Kebijakan Ekspor Benur Lobster Dinilai Tepat
Rencana pemerintah yang bakal kembali membuka ekspor benur lobster dinilai sudah tepat untuk konteks saat ini.
Editor: Hasanudin Aco
TRIBUNNEWS.COM, JAKARTA - Rencana pemerintah yang bakal kembali membuka ekspor benur lobster dinilai sudah tepat untuk konteks saat ini.
Pasalnya, jumlah benur lobster di alam sangat melimpah, sementara kegiatan budidaya benur lobster di dalam negeri baru dimulai.
Wakil Ketua Umum Masyarakat Akuakultur Indonesia (MAI) Muhibbuddin Koto alias Budhy Fantigo mengatakan, merujuk hasil kajian Badan Riset dan Sumber Daya Manusia Kelautan dan Perikanan (BRSDM) yang dirilis Komisi Pemangku-Kepentingan dan Konsultasi Publik Kementerian Kelautan dan Perikanan (KP2 KKP) dalam Konsultasi Publik pada 5 Februari 2020, bahwa setiap tahun tersedia sekitar 12,3 miliar ekor benur lobster.
“Sementara budidaya (benur lobster) dalam negeri baru akan dimulai, tentu kebutuhan benur per tahun masih sangat kecil. Walaupun dengan persiapan yang baik, maksimal baru bisa dimanfaatkan 10 juta ekor tahun ini,” ujar Budhy Fantigo, Kamis (13/02/2020).
Menurut Mantan GM Marikultur Perum Perindo ini, ekspor benur lobster sangat bermanfaat untuk meningkatkan pendapatan nelayan, yang mana akan ada belasan ribu nelayan yang hidup dari menangkap benur lobster.
Dia menyebutkan pelarangan ekspor benur lobster yang termuat dalam Permen KP No 56/2016 justru membuat belasan ribu nelayan menganggur dalam lima tahun terakhir.

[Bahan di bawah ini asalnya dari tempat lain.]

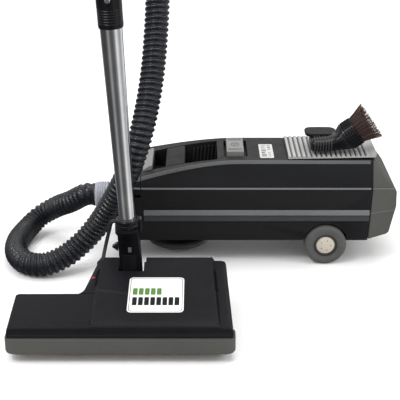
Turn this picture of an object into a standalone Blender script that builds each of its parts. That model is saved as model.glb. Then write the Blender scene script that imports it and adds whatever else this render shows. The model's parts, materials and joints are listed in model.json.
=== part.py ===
"""Canister vacuum cleaner with its power nozzle, two-section wand, hose and dusting brush.

Frame: metres, +Z up, origin on the floor under the middle of the machine. +X runs along the
canister towards its rear bumper and -Y towards the power nozzle's front edge. The nozzle and
the upright wand are parked beside the canister's nose.
"""

import math

import bmesh
import bpy
from mathutils import Matrix, Vector

# Fits
GAP = 0.0003             # between touching pieces
WALL = 0.003             # moulded shells
PLASTIC_STEPS = 32       # sides of a large turned piece
SMALL_STEPS = 20         # sides of a small turned piece

# Canister
CAN_Y = 0.165            # centre plane
CAN_HALF = 0.085         # half width over the side panels
NOSE_X = -0.1875
NOSE_ROUND_X = -0.1325   # the plan starts to narrow here
NOSE_NARROW = 0.030      # half width lost at the nose tip
BELLY_Z = 0.034
FOOT_Z = 0.047           # lower edge of the side panels
BELLY_IN = 0.026         # belly edge, inboard of the side panels
SHOULDER_Z = 0.146       # side panels lean in above this
DECK_Z = 0.190
DECK_FLAT_X = 0.030      # the deck falls forward of this
DECK_DROP = 0.040        # fall at the nose tip
DECK_CURVE = 1.6
LEAN_RATIO = 0.568       # inward run of the shoulder per metre of rise
SEAM_FOOT_X = 0.2684     # rear seam at SEAM_FOOT_Z
SEAM_FOOT_Z = 0.040
SEAM_SLOPE = 0.031
DOOR_REAR_X = -0.1372    # bag door ends, deck starts
DOOR_FOOT_Z = 0.1335
NOSE_RIM_Z = 0.1297      # tub rim under the bag door
DOOR_WALL = 0.0025
INLET_Z = 0.100          # hose inlet axis

# Canister running gear
WHEEL_X = 0.1935
WHEEL_R = 0.0375
TYRE_WIDTH = 0.028
WHEEL_OUT = 0.090        # outer face of a wheel, from the centre plane
HUB_R = 0.0212
ARCH_R = 0.041
ARCH_DEPTH = 0.035
AXLE_R = 0.004
TURN_X = -0.0725
TURN_R = 0.0575
ROLLER_R = 0.0125
ROLLER_TRAIL = 0.020
ROLLER_SIDE = 0.022

# Deck details
PIT_FRONT_X, PIT_REAR_X, PIT_HALF, PIT_FLOOR_Z = -0.1165, -0.0015, 0.048, 0.138
BAR_FRONT_X, BAR_REAR_X, BAR_THICK = -0.0945, -0.0595, 0.014
LATCH_FRONT_X, LATCH_REAR_X, LATCH_HALF = -0.1355, -0.1178, 0.046
LATCH_FLOOR_Z = 0.1565
PEDAL_X = (0.0155, 0.0465)
PEDAL_Y = (0.134, 0.206)
COVER_FRONT_X, COVER_REAR_X, COVER_HALF = 0.1235, 0.2790, 0.055
COVER_RISE = 0.022       # slope of the ribbed cover towards the rear
COVER_RIBS = 18
FILTER_X = (0.130, 0.262)
FILTER_HALF = 0.044

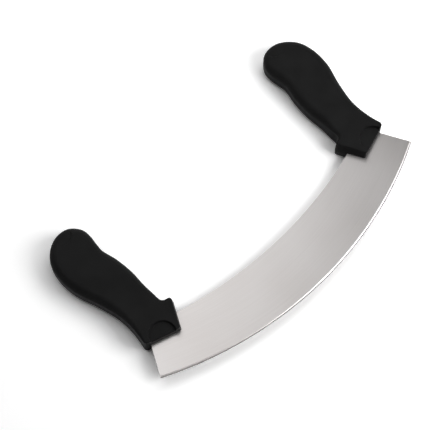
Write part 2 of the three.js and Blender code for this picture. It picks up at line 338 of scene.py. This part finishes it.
def steelMaterial(name, centreY, roughness, paintedShade=1.0):
    material, tree, shader = newMaterial(name)
    place, radius, angle, z = arcCoordinates(tree, centreY)
    lines = node(tree, "ShaderNodeCombineXYZ")
    link(tree, mathNode(tree, "MULTIPLY", angle, steelFinish["lineBreaks"]), lines.inputs["X"])
    link(tree, mathNode(tree, "DIVIDE", radius, steelFinish["lineSpacing"]), lines.inputs["Y"])
    link(tree, mathNode(tree, "MULTIPLY", z, steelFinish["layers"]), lines.inputs["Z"])
    grain = noiseNode(tree, lines.outputs[0], scale=1.0, detail=2.0, roughness=0.6)
    cloud = noiseNode(tree, place, steelFinish["patchScale"], detail=2.0, roughness=0.45)
    share = steelFinish["lineShare"]
    mixed = mathNode(tree, "ADD", mathNode(tree, "MULTIPLY", grain, share),
                     mathNode(tree, "MULTIPLY", cloud, 1 - share))
    # The colours are scaled by the painted shade factor, which is below 1 only on the honed strip, where
    # shade is painted into the steel.
    colours = [[paintedShade * c for c in steelFinish[key]] for key in ("dark", "light")]
    link(tree, rampNode(tree, mixed, zip(steelFinish["shades"], colours)), shader.inputs["Base Color"])
    link(tree, rangeNode(tree, mixed, *noiseSpan, *roughness), shader.inputs["Roughness"])
    shader.inputs["Metallic"].default_value = 1.0
    bump = bumpNode(tree, grain, steelFinish["bumpStrength"], steelFinish["lineBump"])
    link(tree, bump, shader.inputs["Normal"])
    return material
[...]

“Tidak hanya dapat mensejahterakan belasan ribu nelayan, tentu dari ekspor benur lobster juga membuat negara memperoleh devisa yang bermanfaat,” ujar Budhy.
Baca: 100 Hari Jokowi-Maruf, Gebrakan Menteri KKP: Pengangkatan 22 Pejabat hingga Ekspor Benih Lobster
Budhy Fantigo menepis anggapan bahwa aktivitas ekspor benur lobster akan membuat benur lobster menjadi punah.
Hal ini lantaran kebutuhan Vietnam atau negara lain secara keseluruhan masih di bawah 100 juta ekor per tahun atau dengan kata lain masih jauh jika dibandingkan ketersediaan benur lobster di alam kita yang berjumlah 12,3 miliar ekor.
Apalagi sebagaimana pendapat ahli bahwa survival rate (SR) benur lobster sampai dengan dewasa di alam sangat rendah, hanya 0,01 persen atau hanya 1 dari 10 ribu yang survive.
“Dengan ekspor benur akan menghasilkan devisa triliunan rupiah per tahun. Jika tidak ekspor hanya akan mati sia-sia di alam atau jadi santapan predator,” ujar Sekjend Abilindo ini.
Koordinator Forum Diskusi Marikultur Nasional ini menambahkan buntut pelarangan ekspor benur lobster malah membuat maraknya aktivitas penyeludupan karena pelarangan tersebut berbenturan dengan permintaan yang ada.
“Dan penyeludupan hanya menguntungkan segelintir orang dan oknum aparat yang membantu melancarkan penyeludupan tersebut,” ujarnya.
Budhy Fantigo berpesan masyarakat harus percaya dengan kebijakan Pemerintah, karena keputusan yang diambil sudah melalui kajian yang komprehensif, melibatkan akademisi, peneliti internal Kementerian Kelautan Dan Perikanan (KKP), kajian ekonomi oleh praktisi.
Juga sudah mendapat dukungan Presiden yang sebagaimana berpesan untuk mengambil langkah terbaik dimana negara dapat manfaat, pembudidaya dan nelayan dapat manfaat, dan lingkungan terjaga.
“Kemudian Menteri Kelautan dan Perikanan Edhy Prabowo saat ini cukup membuka dialog dengan semua pemangku kepentingan, mengajak semua pihak dan juga didukung oleh Komisi IV DPR RI. Nah apa lagi? Jika ada segelintir yang riuh itu biasa saja. Mana ada kebijakan yang bisa memuaskan semua orang,” ujar Budhy.
Ia pun mengaku sangat mendukung budidaya lobster di dalam negeri.Yang mana saat ini sedang melakukan persiapan budidaya di dua lokasi terbaik di tanah air.
"Mohon doanya agar Indonesia bisa bersaing dengan Vietnam," tandasnya.